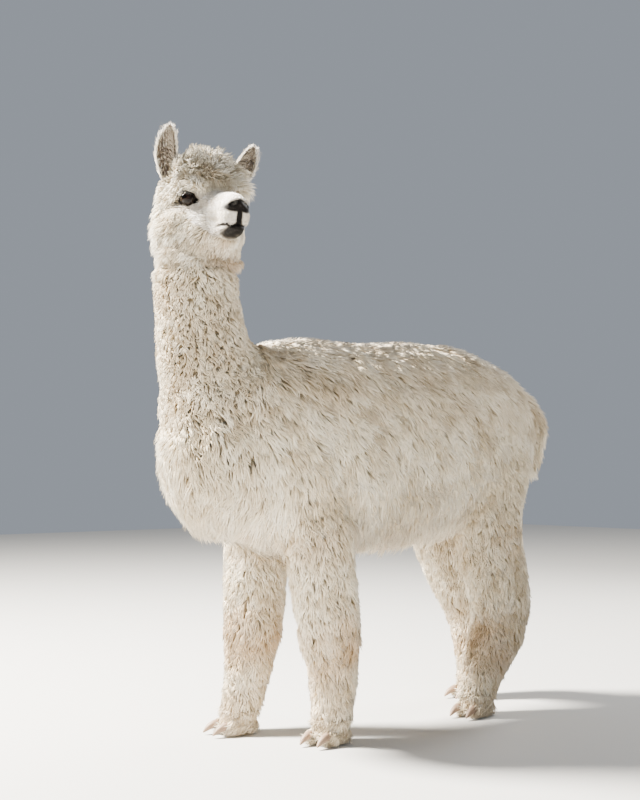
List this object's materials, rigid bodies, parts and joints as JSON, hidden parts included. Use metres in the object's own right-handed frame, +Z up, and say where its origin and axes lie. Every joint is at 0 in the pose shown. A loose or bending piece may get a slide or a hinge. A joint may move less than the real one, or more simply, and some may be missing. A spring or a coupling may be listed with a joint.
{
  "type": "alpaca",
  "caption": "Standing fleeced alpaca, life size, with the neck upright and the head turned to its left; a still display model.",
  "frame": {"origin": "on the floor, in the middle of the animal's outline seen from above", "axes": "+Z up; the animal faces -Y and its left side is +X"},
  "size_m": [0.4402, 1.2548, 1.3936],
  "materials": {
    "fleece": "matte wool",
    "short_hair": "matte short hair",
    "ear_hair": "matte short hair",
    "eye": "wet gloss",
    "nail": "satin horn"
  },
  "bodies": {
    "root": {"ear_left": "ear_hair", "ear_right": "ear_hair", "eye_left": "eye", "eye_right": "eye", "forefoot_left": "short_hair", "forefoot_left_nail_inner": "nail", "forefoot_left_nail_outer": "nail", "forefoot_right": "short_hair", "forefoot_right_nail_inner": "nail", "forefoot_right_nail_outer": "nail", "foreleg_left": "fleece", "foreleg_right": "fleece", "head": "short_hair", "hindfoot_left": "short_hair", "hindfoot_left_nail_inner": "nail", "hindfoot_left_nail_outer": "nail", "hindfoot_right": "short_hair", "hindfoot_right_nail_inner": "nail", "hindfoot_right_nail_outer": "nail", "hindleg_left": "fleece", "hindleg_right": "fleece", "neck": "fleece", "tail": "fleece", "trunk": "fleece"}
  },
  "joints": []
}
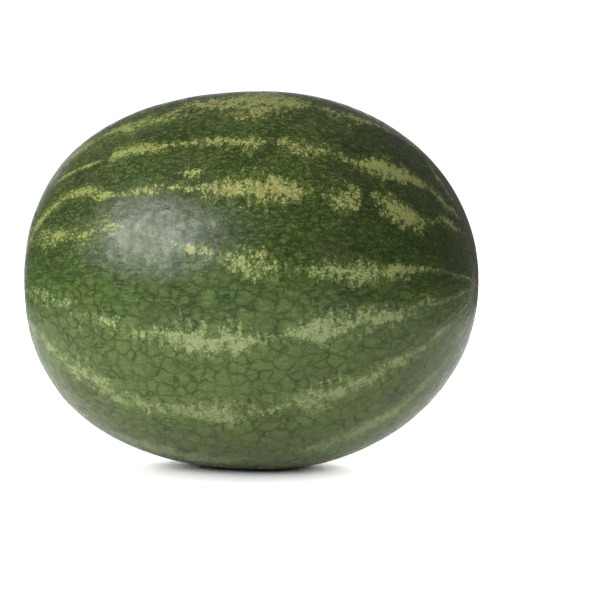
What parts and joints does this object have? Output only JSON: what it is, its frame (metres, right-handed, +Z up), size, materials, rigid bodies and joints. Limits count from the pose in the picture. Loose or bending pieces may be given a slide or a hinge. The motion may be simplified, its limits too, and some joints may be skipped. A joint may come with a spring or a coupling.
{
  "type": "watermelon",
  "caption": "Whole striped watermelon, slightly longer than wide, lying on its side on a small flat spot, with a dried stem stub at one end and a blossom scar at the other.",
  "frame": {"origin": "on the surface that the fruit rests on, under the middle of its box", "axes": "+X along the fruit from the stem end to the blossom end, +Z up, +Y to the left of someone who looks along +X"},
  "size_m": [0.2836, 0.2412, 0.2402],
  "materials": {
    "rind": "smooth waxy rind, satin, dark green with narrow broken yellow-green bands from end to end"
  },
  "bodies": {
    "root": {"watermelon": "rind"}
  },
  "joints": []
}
━━━━
§ THE TASK
Word for word, restate all of the data shown above.

§ WORKED SOLUTION
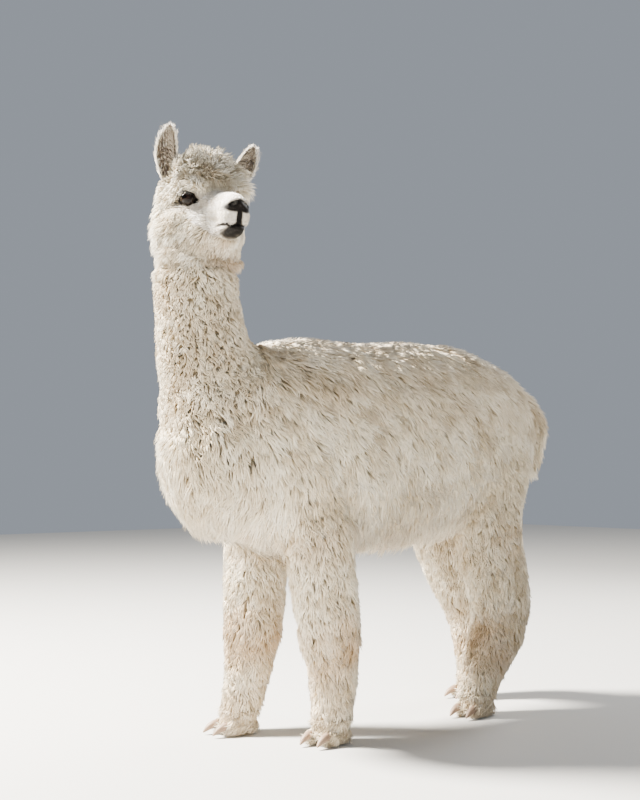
List this object's materials, rigid bodies, parts and joints as JSON, hidden parts included. Use metres in the object's own right-handed frame, +Z up, and say where its origin and axes lie. Every joint is at 0 in the pose shown. A loose or bending piece may get a slide or a hinge. A joint may move less than the real one, or more simply, and some may be missing. A spring or a coupling may be listed with a joint.
{
  "type": "alpaca",
  "caption": "Standing fleeced alpaca, life size, with the neck upright and the head turned to its left; a still display model.",
  "frame": {"origin": "on the floor, in the middle of the animal's outline seen from above", "axes": "+Z up; the animal faces -Y and its left side is +X"},
  "size_m": [0.4402, 1.2548, 1.3936],
  "materials": {
    "fleece": "matte wool",
    "short_hair": "matte short hair",
    "ear_hair": "matte short hair",
    "eye": "wet gloss",
    "nail": "satin horn"
  },
  "bodies": {
    "root": {"ear_left": "ear_hair", "ear_right": "ear_hair", "eye_left": "eye", "eye_right": "eye", "forefoot_left": "short_hair", "forefoot_left_nail_inner": "nail", "forefoot_left_nail_outer": "nail", "forefoot_right": "short_hair", "forefoot_right_nail_inner": "nail", "forefoot_right_nail_outer": "nail", "foreleg_left": "fleece", "foreleg_right": "fleece", "head": "short_hair", "hindfoot_left": "short_hair", "hindfoot_left_nail_inner": "nail", "hindfoot_left_nail_outer": "nail", "hindfoot_right": "short_hair", "hindfoot_right_nail_inner": "nail", "hindfoot_right_nail_outer": "nail", "hindleg_left": "fleece", "hindleg_right": "fleece", "neck": "fleece", "tail": "fleece", "trunk": "fleece"}
  },
  "joints": []
}
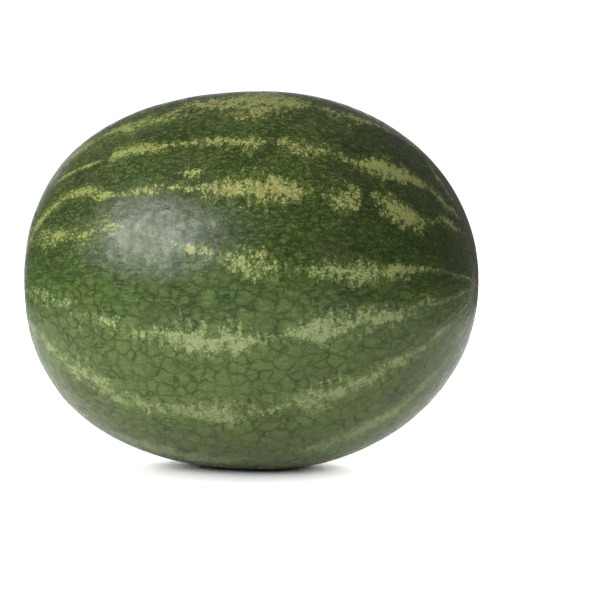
What parts and joints does this object have? Output only JSON: what it is, its frame (metres, right-handed, +Z up), size, materials, rigid bodies and joints. Limits count from the pose in the picture. Loose or bending pieces may be given a slide or a hinge. The motion may be simplified, its limits too, and some joints may be skipped. A joint may come with a spring or a coupling.
{
  "type": "watermelon",
  "caption": "Whole striped watermelon, slightly longer than wide, lying on its side on a small flat spot, with a dried stem stub at one end and a blossom scar at the other.",
  "frame": {"origin": "on the surface that the fruit rests on, under the middle of its box", "axes": "+X along the fruit from the stem end to the blossom end, +Z up, +Y to the left of someone who looks along +X"},
  "size_m": [0.2836, 0.2412, 0.2402],
  "materials": {
    "rind": "smooth waxy rind, satin, dark green with narrow broken yellow-green bands from end to end"
  },
  "bodies": {
    "root": {"watermelon": "rind"}
  },
  "joints": []
}